Casual riders overall ride their bikes longer than members - one possible explanation is that members are using the bikes consistently for commuting to and from work while casual riders are taking longer rides for sightseeing/leisure activities.

Member and casual riders also differ in the stations that are popular for starting and ending their rides. Casual riders appear to cluster around locations closer to the water/parks - again suggesting that casual riders are using their bikes for leisure activities while members are using their bikes more consistently for commuting to and from work.

The number of trips made by casual riders increases over the day, peaking at 5-6 pm. Member trips also peak at 5-6 pm but there are two smaller peaks earlier in the day at 8 am and noon, which corresponds with the work day.

Identifying the most popular start and end locations for casual riders is essential to ensure a successful targeted marketing campaign. The top ten start and end locations are shown for casual riders.

June to September is the most popular time for casual riders.

5. SHARE

This report can be found at RPubs in R Markdown format.

6. ACT

Based on an analysis of the data, the following recommendations are made to the Cyclistic stakeholders:

Knowing when and where to reach the most casual riders is critical for a successful marketing campaign. The marketing campaign should be targeted at the popular start and end stations for casual riders.

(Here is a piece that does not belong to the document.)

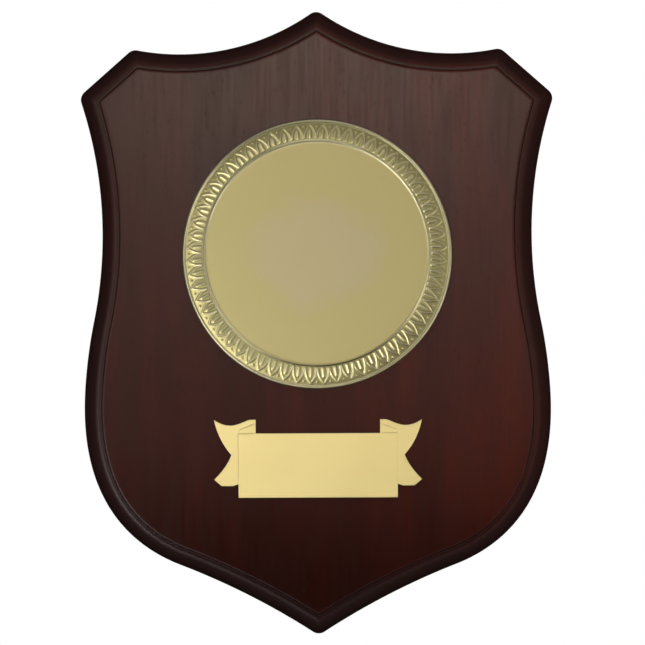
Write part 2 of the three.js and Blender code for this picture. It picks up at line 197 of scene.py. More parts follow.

To reach the most riders, marketing should be targeted for the busiest casual rider days (Friday, Saturday and Sunday), busiest hours (afternoon) and the most popular months (June, July, August, and September).

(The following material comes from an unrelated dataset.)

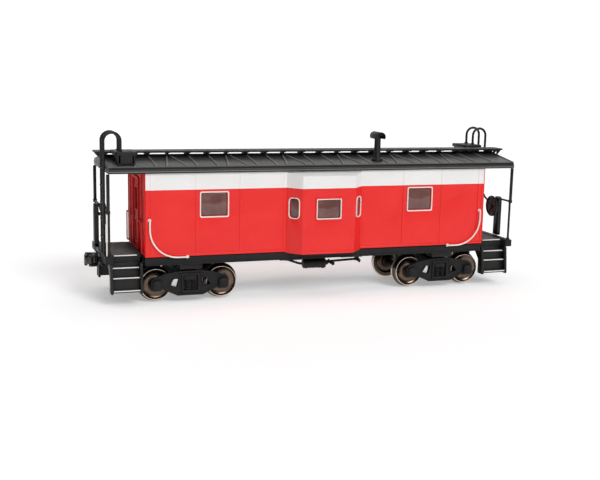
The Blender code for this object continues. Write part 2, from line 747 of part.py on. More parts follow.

To reach the most riders, marketing should target stations where the maximum number of casual riders frequent.

Beyond the data collected by Cyclistic I recommend future studies collect additional data (via random stoppage of riders to collect survey data - offering incentives to compensate them for their time such as coupons for free rides) * Ask casual riders if they are riding for leisure or commuting to work * Ask casual riders what is preventing them from becoming members. Price? Type of bikes available? Lack of bikes available in their neighbourhood?